When looking at this chart on an absolute basis the structural damage is obvious. I see a CA housing market in which 450k houses transact per year up only 8k house sales per month from the worst February on record. This is still down 57% from 2005. Or viewed another way, a Feb organic sales number only 1,100 sales greater than the past 5 year average of organic sales.
3) House Prices…Mix-Shift is no longer a tailwind; in 2013 mix-shift turns into “mix-shaft”.

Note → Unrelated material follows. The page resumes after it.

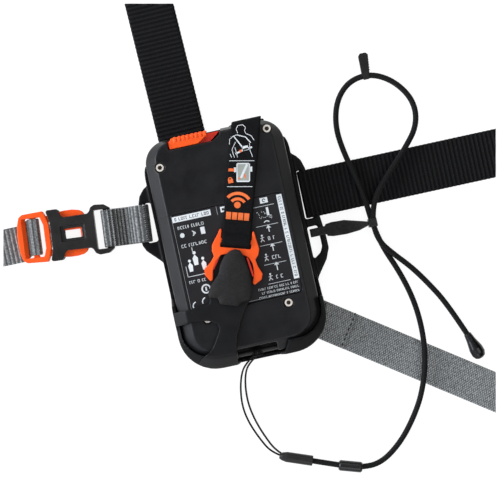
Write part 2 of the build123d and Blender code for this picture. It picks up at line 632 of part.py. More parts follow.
def make_buckle_female():
    half = [(16.6, 10.8), (19.5, 12.9), (24.5, 13.3), (26.6, 12.2), (27.6, 10.0), (28.8, 9.1), (41.4, 8.8),
            (42.6, 9.8), (43.6, 12.6), (44.6, 13.6), (49.6, 13.6), (50.4, 12.8), (49.0, 7.0)]
    body = prism(plate(mirrored(half)), 0.3, 7.9)
    body = body - block(20.3, 25.4, -10.4, 10.4, 0, 10)
    body -= block(16, 20.4, -10.4, 10.4, 5.0, 10)
    body -= block(16, 20.4, -10.4, 10.4, 0, 1.6)
    body -= block(30.0, 60, -12.75, 12.75, 2.3, 5.9)
    body -= block(32.6, 41.8, -2.6, 2.6, 0, 10)
    body -= block(31.0, 43.6, -4.1, 4.1, 6.9, 10)
    return buckle_location() * body


def make_buckle_male():
    """A ladder frame for the webbing, a forked middle prong and two sprung side arms."""
    half = [(49.6, 6.0), (51.2, 11.6), (52.2, 13.5), (63.2, 12.9), (65.2, 11.5), (66.4, 7.5), (66.9, 2.0)]
    body = prism(plate(mirrored(half)), 2.0, 6.6)
    window = [(52.6, -6.2), (54.0, -10.5), (61.9, -10.5), (61.9, 10.5), (54.0, 10.5), (52.6, 6.2)]
    body -= prism(plate(window), 0, 10)
    body -= across_buckle([(61.8, 3.4), (64.0, 6.7), (60.0, 6.7), (60.0, 3.4)], 10.5)
    body -= block(60.8, 70, -10.6, 20, 0, 3.4)
    body += block(56.6, 59.6, -11, 11, 2.4, 5.2)
    prong = plate(mirrored([(52, 3.3), (33.2, 3.3), (31.7, 1.9)]))
    prong -= plate([(33.4, -1.8), (33.4, 2.9), (50, 2.9), (50, -1.8)])
    arm = [(52, 10.4), (47, 11.6), (43.1, 12.1), (40.9, 12.4), (36.6, 12.4), (33.1, 11.8), (31.4, 10.8),
           (30.4, 9.4), (30.8, 7.6), (33, 7.2), (38, 8.2), (44, 8.2), (52, 7.0)]
    arms = plate(arm) + plate([(u, -v) for u, v in arm])
    body += prism(prong + arms, 2.6, 5.6)
    return buckle_location() * body


def across_buckle(section, half_width):
    return extrude(Plane.XZ * plate(section), amount=half_width, both=True)


def make_adjuster_strap():
    """Webbing that comes in under the frame, over its middle bar and back out under it."""
    wrap = [(64.5, 0.75), (60.6, 0.75), (55.6, 1.2), (55.3, 5.0), (56.4, 6.1), (59.6, 6.1), (60.6, 5.2), (60.9, 2.9),
            (62.0, 2.2), (64.5, 2.2)]
    tail = [(1.0, 0.75), (ADJUSTER_LENGTH, 0.75)]
    upper_tail = [(1.6, 2.2), (ADJUSTER_LENGTH, 2.2)]
    strap = Pos(0, -0.4, 0) * across(ribbon(wrap, ADJUSTER_THICKNESS), ADJUSTER_WIDTH)
    turned = Pos(61, 1.9, 0) * Rot(0, 0, ADJUSTER_TURN)
    for layer in (tail, upper_tail):
        strap += turned * across(ribbon(layer, ADJUSTER_THICKNESS), ADJUSTER_WIDTH)
    return cut_off(buckle_location() * strap)


def make_straps():
    save(make_shoulder_strap(), "shoulder_strap")
    save(make_chest_strap(), "chest_strap")
    save(make_waist_strap(), "waist_strap")
    save(make_buckle_strap(), "buckle_strap")
    save(make_buckle_female(), "buckle_female")
    save(make_buckle_male(), "buckle_male")
    save(make_adjuster_strap(), "adjuster_strap")


# ---------------------------------------------------------------------- leash
def turned_along(ends, z, profile):
    """A solid of revolution on a level line, from (distance, radius) points."""
    start = Vector(*ends[0])
    direction = (Vector(*ends[1]) - start).normalized()
    outline = [(0, 0)] + profile + [(profile[-1][0], 0)]
    body = revolve(plate(outline), Axis.X)
    angle = math.degrees(math.atan2(direction.Y, direction.X))
    return Pos(start.X, start.Y, z) * Rot(0, 0, angle) * body


def make_leash_clip():
    """Snap hook round the ring of the right lug, with a long thumb lever."""
    lever = plate([(48.9, 0.2), (52, 0.6), (59, 0.3), (65, -1.4), (71.2, -3.2), (71.2, -5.4), (66, -6.9),
                   (59, -7.4), (52, -7.0), (48.9, -6.2)])
    clip = prism(lever, 0.3, 6.8)
    clip += block(40.2, 50, -5.2, -0.7, 5.0, 6.8)
    clip += block(40.2, 44.2, -5.2, -0.7, 0.3, 6.8)
    clip += block(40.2, 50, -5.2, -0.7, 0.3, 1.4)
    return clip


def make_pull_tab():
    tag = plate([(85.6, 70.8), (88.6, 70.8), (89.2, 74.0), (90.4, 83.6), (89.2, 84.8), (86.2, 84.8), (85.2, 83.6),
                 (85.0, 74.0)])
    return prism(tag, 0.2, 3.2)


def make_leash():
    save(cord_tube(LEASH_ROUTE, CORD_R, "leash_cord"), "leash_cord")
    save(cord_tube(STRAND_LEFT, THIN_R, "loop_strand_left"), "loop_strand_left")
    save(cord_tube(STRAND_RIGHT, THIN_R, "loop_strand_right"), "loop_strand_right")
    hitch = block(-3.6, 2.4, PIN_Y - 2.1, PIN_Y + 1.7, PIN_Z - 2.0, PIN_Z + 2.0)
    save(hitch - lying_rod((-5, PIN_Y, PIN_Z), (5, PIN_Y, PIN_Z), PIN_R), "loop_hitch")
    save(turned_along(BARREL_ENDS, 2.8, [(0, 1.4), (1.6, 2.2), (4, 2.75), (17.8, 2.75)]), "leash_barrel")
    save(turned_along(BEAD_ENDS, 2.9, [(0, 2.2), (0.8, 2.85), (11.8, 2.85), (12.6, 2.2)]), "leash_bead")
    save(turned_along(CORD_END_ENDS, 3.9, [(0, 1.9), (4, 2.5), (9, 3.7), (12, 3.7), (14, 2.8), (14.8, 1.4)]),
         "cord_end")
    save(make_leash_clip(), "leash_clip")
    save(block(71.3, 76.0, -6.6, -2.0, 0.2, 7.8), "cord_collar")
    save(make_pull_tab(), "pull_tab")


make_transceiver()
make_holder()
make_straps()
make_leash()
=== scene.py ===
import math
import random

import bmesh
import bpy
from mathutils import Matrix, Vector


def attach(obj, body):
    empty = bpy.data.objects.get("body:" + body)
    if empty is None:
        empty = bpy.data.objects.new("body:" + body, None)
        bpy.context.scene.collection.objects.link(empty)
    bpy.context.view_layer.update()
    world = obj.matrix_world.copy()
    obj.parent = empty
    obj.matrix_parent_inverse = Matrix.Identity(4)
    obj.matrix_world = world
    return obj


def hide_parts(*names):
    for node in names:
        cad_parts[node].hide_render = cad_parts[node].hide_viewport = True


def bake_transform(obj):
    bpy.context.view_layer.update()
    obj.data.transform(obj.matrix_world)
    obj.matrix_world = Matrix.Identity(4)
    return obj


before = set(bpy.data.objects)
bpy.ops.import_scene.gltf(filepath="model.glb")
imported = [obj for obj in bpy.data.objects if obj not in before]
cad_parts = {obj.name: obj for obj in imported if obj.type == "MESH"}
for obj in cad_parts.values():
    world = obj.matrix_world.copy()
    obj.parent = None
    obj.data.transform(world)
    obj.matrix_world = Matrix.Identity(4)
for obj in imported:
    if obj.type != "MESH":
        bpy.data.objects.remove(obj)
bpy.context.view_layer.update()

# Lengths below are in millimetres, in the CAD frame, and become metres as meshes are made.
MM = 0.001
TAU = 2 * math.pi
random.seed(11)


# ------------------------------------------------------------------ materials
class Graph:
    """A material's node tree, with short calls to build it."""

    def __init__(self, name):
        self.material = bpy.data.materials.new(name)
        self.material.use_nodes = True
        self.tree = self.material.node_tree
        self.shader = self.tree.nodes["Principled BSDF"]

    def put(self, socket, value):
        if isinstance(value, bpy.types.NodeSocket):
            self.tree.links.new(value, socket)
        else:
            socket.default_value = value

    def node(self, kind, inputs=(), **settings):
        made = self.tree.nodes.new("ShaderNode" + kind)
        for key, value in settings.items():
            setattr(made, key, value)
        for key, value in dict(inputs).items():
            self.put(made.inputs[key], value)
        return made

    def math(self, operation, a, b=0.0, c=0.0):
        return self.node("Math", {0: a, 1: b, 2: c}, operation=operation).outputs[0]

    def wave(self, value, pitch, phase=0.0):
        """From 0 to 1 and back over one pitch."""
        turn = self.math("MULTIPLY_ADD", value, TAU / pitch, phase)
        return self.math("MULTIPLY_ADD", self.math("SINE", turn), 0.5, 0.5)

    def noise(self, scale, detail=3.0, roughness=0.55):
        where = self.node("TexCoord").outputs["Object"]
        return self.node("TexNoise", {"Vector": where, "Scale": scale, "Detail": detail,
                                      "Roughness": roughness}).outputs["Fac"]

    def mix(self, amount, a, b):
        made = self.node("Mix", {0: amount}, data_type="RGBA")
        self.put(made.inputs[6], a)
        self.put(made.inputs[7], b)
        return made.outputs[2]

    def remap(self, value, low, high, start=0.3, end=0.7):
        return self.node("MapRange", {"Value": value, "From Min": start, "From Max": end,
                                      "To Min": low, "To Max": high}).outputs[0]

    def bump(self, height, distance_mm, strength=1.0, below=None):
        made = self.node("Bump", {"Height": height, "Distance": distance_mm * MM, "Strength": strength})
        if below is not None:
            self.put(made.inputs["Normal"], below)
        return made.outputs[0]

    def laid(self):
        """Along and across a strap or cord, in millimetres, as its mesh says."""
        lay = self.node("Attribute", attribute_name="lay").outputs["Vector"]
        apart = self.node("SeparateXYZ", {0: lay})
        return apart.outputs[0], apart.outputs[1]

    def finish(self, color, roughness, normal=None, **fixed):
        self.put(self.shader.inputs["Base Color"], color)
        self.put(self.shader.inputs["Roughness"], roughness)
        if normal is not None:
            self.put(self.shader.inputs["Normal"], normal)
        for key, value in fixed.items():
            self.shader.inputs[key.replace("_", " ")].default_value = value
        return self.material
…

Median house prices are highly influenced by the “mix-shift” as shown in the chart below. The correlation is perfection. But now with foreclosures at an (artificial) pre-crisis low due to the mortgage mod bubble and foreclosure outlawing the “mix-shift” is no longer a tailwind. In fact, due to “investor” burning out — on the verge of becoming a headline story on rental price cutting wars and far lower cap rates than any had modeled — the days of bidding 10% to 20% over appraised value looking solely at the yield are ending quickly. This headwind will have significant consequences for house prices.
4) A look at CA Feb house prices back to 2005.
Yes, the 2013 YoY jump in median prices is impressive but the absolute level not so much. It always very important to keep housing analysis in the context of “post-crash” in order to seek out trends.
The price increase shown below is almost exclusively due to three “transitory” factors…
1) a 15% increase in purchasing power by individuals using a mortgage due to Twist.
2) New-era Wall Street landlord investors deploying other people’s money without any regard for “list price” or “appraised value”.
3) Banks and the gov’t originating 8 million new-vintage, higher-leverage, worse-than-Subprime loans in the past 3 years in order to abate foreclosures.
Bottom line: Unless rates drop below the level of last year, households get a huge tailwind of income or lower taxes/expenses, new-era investors get comfortable with sub 3% rental cap rates, or we get a swift wave of immigration from those will pockets full of cash then the next step for CA median house prices is retracement.
Work ups of other “recovery” regions such as Arizona and Nevada look eerily similar.